See the work of John Christopher de Jordan, De Originibus Sclavicis, Vindobonæ, 1745, in four parts. Jordan subscribes to the well-known and probable derivation from slava, laus, gloria, a word of familiar use in the different dialects and parts of speech, and which forms the termination of the most illustrious names. De Originibus Sclavicis, part i. p. 40, part iv. p. 101, 102.

This conversion of a national into an appellative name appears to have arisen in the eighth century, in the oriental France, where the princes and bishops were rich in Sclavonian captives, not of the Bohemian (exclaims Jordan) but of Sorabian race. From thence the word was extended to general use, to the modern languages, and even to the style of the last Byzantines. (See the Greek and Latin Glossaries of Ducange; also Gibbon’s Decline and Fall of the Roman Empire, vol. iv. p. 38.)

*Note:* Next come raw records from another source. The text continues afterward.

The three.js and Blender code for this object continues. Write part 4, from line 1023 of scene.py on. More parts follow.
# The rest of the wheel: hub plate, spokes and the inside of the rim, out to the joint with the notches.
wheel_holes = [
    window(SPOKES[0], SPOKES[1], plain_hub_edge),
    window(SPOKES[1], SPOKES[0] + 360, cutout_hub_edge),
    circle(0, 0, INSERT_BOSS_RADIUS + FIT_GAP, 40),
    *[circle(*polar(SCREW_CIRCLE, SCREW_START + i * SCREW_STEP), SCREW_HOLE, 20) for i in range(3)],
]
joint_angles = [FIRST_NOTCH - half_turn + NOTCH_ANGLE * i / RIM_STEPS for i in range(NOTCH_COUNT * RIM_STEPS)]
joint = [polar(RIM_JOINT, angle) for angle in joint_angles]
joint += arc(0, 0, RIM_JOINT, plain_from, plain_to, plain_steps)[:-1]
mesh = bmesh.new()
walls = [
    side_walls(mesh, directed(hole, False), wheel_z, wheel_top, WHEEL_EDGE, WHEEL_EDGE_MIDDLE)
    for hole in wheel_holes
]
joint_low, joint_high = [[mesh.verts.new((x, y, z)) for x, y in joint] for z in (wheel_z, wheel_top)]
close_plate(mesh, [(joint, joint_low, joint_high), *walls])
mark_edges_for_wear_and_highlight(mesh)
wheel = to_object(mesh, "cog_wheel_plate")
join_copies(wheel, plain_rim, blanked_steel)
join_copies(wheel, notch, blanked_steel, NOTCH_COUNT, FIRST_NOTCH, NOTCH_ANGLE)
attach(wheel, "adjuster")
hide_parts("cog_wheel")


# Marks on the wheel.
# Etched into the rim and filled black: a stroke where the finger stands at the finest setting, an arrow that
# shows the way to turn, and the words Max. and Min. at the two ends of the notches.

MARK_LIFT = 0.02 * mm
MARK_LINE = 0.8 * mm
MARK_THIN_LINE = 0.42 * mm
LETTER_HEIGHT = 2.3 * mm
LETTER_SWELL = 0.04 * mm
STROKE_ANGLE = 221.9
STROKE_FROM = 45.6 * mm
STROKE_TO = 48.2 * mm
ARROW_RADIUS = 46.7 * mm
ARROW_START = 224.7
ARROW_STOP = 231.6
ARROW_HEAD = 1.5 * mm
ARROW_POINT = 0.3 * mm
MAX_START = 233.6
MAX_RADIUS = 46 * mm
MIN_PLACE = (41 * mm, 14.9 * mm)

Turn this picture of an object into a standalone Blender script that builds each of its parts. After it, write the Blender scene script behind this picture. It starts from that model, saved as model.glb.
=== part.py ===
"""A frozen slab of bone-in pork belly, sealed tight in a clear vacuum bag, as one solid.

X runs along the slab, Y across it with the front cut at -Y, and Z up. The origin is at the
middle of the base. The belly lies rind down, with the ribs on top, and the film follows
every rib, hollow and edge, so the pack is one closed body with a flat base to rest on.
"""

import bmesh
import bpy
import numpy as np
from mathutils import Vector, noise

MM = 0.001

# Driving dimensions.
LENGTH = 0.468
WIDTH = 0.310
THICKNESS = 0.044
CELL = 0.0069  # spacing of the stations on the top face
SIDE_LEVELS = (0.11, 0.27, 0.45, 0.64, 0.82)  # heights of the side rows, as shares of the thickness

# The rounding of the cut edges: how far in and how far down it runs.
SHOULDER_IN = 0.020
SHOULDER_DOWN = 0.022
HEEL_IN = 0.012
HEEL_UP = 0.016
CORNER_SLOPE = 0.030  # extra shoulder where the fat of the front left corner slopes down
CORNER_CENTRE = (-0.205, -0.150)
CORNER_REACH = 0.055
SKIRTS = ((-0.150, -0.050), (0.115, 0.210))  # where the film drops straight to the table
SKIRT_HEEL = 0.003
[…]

The Moors, with whom the early Christians in the south of Europe had so many and frequent contentions, at this day differ from all the other African races, in their physical and mental development;—in person, black, with the straight hair of the Arab, whom they exceed in stature and intellect.

The Arabs are admitted to be an amalgamation of the descendants of Shem, of Canaan, and Misrain. Into the particulars of their admixture, it will be as useless to inquire as it would be into the paternity of the goats on their mountains.